Written task
Copy each line below in which the string "separate" occurs.

Source material

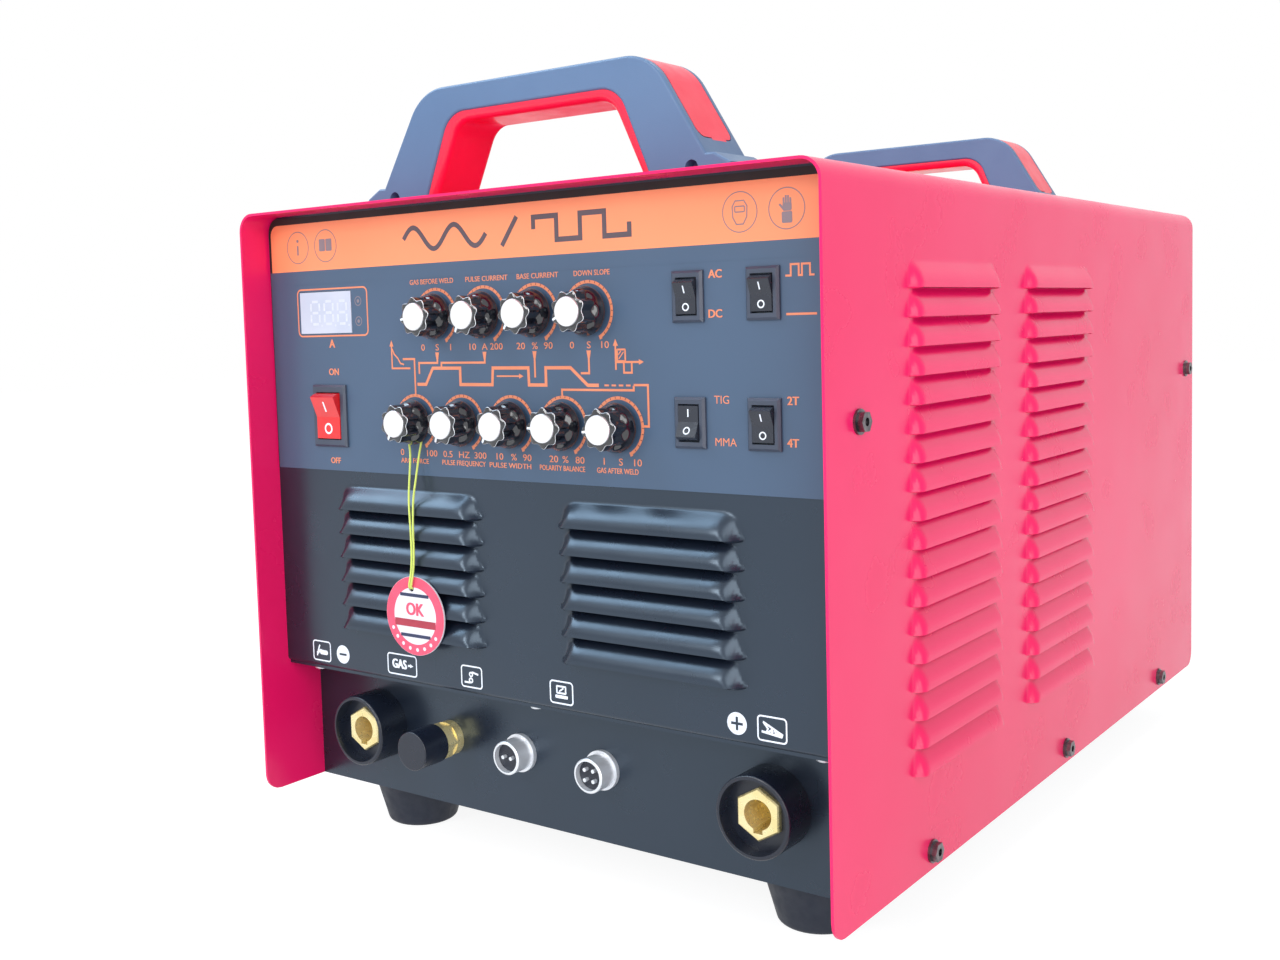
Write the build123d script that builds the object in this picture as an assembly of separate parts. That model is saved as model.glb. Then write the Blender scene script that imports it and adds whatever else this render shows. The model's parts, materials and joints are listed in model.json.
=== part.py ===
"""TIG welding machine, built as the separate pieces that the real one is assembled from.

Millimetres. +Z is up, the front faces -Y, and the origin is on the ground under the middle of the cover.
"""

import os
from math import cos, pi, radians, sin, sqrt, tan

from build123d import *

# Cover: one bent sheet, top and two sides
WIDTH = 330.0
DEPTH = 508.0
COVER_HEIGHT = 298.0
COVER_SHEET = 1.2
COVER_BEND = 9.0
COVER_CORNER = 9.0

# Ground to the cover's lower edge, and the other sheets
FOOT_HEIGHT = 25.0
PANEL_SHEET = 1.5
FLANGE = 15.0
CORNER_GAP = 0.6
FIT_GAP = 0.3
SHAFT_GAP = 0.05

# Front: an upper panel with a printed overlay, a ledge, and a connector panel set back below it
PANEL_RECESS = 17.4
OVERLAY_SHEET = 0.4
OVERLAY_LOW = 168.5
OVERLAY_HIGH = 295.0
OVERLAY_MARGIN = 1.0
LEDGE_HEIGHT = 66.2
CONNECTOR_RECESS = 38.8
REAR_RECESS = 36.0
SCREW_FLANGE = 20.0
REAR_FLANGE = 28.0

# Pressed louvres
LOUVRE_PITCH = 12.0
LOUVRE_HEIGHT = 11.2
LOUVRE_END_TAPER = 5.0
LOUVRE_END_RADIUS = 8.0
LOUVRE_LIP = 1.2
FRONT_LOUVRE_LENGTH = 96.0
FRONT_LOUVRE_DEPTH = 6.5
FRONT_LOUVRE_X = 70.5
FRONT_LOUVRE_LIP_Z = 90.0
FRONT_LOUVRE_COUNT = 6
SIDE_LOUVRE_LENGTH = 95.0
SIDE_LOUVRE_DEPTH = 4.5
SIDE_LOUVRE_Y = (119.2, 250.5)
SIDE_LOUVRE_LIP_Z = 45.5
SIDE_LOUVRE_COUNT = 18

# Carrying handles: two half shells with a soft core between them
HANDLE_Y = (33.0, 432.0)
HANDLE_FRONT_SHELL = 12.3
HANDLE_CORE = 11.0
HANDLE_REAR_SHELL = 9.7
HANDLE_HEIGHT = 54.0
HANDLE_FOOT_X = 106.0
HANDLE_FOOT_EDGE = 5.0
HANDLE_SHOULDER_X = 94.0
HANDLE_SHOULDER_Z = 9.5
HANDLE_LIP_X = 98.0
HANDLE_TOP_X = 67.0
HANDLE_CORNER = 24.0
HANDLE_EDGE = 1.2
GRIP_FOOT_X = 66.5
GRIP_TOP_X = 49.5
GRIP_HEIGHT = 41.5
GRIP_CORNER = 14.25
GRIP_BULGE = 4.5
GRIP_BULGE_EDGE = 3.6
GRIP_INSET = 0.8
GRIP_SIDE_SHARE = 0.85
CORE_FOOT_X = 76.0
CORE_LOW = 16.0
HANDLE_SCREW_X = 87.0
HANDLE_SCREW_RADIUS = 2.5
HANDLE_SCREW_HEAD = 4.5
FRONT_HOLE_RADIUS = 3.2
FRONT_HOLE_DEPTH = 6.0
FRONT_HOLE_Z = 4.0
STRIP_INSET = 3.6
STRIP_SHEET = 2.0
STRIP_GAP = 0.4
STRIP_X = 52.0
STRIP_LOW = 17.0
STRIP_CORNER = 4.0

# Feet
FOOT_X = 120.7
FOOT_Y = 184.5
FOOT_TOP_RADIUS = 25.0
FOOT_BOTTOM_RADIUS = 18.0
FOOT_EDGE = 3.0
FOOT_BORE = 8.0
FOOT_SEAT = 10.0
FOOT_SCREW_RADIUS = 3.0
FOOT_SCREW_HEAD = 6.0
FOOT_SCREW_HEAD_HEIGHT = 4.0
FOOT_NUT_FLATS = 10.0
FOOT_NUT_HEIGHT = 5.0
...
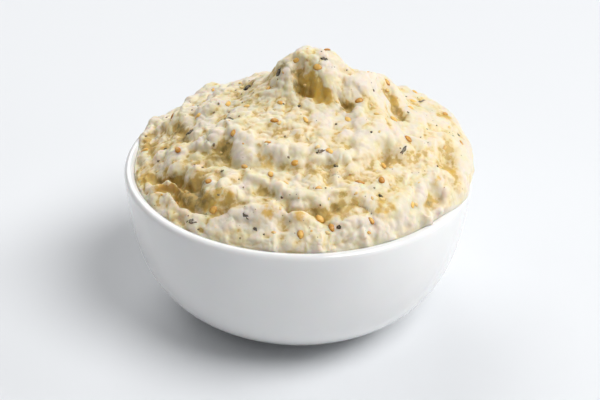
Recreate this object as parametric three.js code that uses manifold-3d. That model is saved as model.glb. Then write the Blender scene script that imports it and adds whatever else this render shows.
* * *
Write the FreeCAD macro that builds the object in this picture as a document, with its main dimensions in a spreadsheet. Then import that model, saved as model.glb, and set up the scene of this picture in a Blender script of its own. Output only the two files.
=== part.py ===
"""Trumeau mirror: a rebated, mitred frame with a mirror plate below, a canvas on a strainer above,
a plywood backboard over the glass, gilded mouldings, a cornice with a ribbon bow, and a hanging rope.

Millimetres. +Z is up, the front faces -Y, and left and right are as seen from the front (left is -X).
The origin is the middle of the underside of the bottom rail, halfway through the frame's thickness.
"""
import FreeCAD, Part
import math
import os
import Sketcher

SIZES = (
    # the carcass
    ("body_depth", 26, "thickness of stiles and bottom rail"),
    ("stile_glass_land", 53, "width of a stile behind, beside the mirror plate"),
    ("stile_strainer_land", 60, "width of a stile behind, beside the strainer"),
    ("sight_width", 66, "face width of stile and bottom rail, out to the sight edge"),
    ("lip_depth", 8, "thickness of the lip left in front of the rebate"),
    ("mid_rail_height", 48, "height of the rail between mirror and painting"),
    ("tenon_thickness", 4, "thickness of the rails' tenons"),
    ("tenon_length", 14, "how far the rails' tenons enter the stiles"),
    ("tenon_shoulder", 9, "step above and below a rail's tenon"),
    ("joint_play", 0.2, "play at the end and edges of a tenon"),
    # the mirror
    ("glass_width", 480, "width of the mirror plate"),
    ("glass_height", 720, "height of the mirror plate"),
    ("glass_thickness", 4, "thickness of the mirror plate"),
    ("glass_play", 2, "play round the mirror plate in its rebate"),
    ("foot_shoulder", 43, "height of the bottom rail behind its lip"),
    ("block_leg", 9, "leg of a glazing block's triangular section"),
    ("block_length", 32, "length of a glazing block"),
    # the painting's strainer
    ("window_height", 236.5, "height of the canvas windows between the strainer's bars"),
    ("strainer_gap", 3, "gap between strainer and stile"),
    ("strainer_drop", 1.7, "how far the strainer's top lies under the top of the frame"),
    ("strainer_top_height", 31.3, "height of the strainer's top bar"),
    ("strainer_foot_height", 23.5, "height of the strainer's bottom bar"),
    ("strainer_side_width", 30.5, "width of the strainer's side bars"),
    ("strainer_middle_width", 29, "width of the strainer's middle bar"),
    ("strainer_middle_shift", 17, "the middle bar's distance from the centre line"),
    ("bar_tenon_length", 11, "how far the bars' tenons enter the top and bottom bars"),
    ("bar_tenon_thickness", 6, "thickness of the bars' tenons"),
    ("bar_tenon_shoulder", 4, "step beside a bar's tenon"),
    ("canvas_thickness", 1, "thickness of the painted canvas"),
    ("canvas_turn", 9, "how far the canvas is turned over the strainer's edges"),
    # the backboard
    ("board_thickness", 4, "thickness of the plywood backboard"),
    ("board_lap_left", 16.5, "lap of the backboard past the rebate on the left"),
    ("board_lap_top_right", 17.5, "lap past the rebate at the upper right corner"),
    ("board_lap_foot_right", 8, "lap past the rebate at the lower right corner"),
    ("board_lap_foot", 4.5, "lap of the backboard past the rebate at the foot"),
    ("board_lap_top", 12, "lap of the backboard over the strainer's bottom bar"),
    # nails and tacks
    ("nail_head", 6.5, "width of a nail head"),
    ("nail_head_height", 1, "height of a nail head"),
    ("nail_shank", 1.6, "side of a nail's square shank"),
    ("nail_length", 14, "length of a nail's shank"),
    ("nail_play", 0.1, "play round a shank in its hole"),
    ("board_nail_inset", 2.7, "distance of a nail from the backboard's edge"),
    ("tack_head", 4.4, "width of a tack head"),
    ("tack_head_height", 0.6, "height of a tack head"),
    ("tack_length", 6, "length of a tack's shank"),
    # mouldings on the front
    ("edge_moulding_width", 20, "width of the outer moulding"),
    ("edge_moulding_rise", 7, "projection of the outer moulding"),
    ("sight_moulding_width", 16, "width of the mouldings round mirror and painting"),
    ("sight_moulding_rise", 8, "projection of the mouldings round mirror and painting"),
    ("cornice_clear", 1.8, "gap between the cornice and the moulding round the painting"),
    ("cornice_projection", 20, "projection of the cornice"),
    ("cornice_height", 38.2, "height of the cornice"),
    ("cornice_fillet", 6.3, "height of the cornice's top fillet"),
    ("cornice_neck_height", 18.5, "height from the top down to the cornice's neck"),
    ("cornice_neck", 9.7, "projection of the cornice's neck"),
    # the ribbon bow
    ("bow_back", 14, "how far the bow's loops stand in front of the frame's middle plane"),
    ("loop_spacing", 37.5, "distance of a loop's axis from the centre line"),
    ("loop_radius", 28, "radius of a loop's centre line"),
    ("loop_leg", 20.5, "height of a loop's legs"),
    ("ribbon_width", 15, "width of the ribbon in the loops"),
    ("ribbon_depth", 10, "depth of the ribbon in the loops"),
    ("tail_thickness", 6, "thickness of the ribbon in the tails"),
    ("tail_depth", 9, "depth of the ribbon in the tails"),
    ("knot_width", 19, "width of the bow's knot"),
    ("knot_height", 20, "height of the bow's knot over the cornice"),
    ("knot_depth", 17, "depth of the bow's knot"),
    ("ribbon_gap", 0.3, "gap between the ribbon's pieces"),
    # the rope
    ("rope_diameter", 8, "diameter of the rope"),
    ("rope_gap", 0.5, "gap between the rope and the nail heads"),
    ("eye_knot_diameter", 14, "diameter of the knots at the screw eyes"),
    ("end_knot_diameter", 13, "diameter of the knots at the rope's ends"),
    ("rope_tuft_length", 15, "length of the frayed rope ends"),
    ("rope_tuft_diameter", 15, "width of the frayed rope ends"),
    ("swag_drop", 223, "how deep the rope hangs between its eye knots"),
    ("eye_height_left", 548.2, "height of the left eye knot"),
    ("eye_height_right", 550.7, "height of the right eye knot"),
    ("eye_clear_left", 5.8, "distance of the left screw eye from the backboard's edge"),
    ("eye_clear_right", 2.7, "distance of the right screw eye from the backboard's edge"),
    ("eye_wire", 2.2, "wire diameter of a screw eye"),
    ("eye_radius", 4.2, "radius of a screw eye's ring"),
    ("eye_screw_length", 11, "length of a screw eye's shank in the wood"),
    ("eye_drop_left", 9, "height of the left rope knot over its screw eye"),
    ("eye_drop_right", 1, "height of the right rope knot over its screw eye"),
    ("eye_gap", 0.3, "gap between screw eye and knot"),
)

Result
Write the build123d script that builds the object in this picture as an assembly of separate parts. That model is saved as model.glb. Then write the Blender scene script that imports it and adds whatever else this render shows. The model's parts, materials and joints are listed in model.json.
"""TIG welding machine, built as the separate pieces that the real one is assembled from.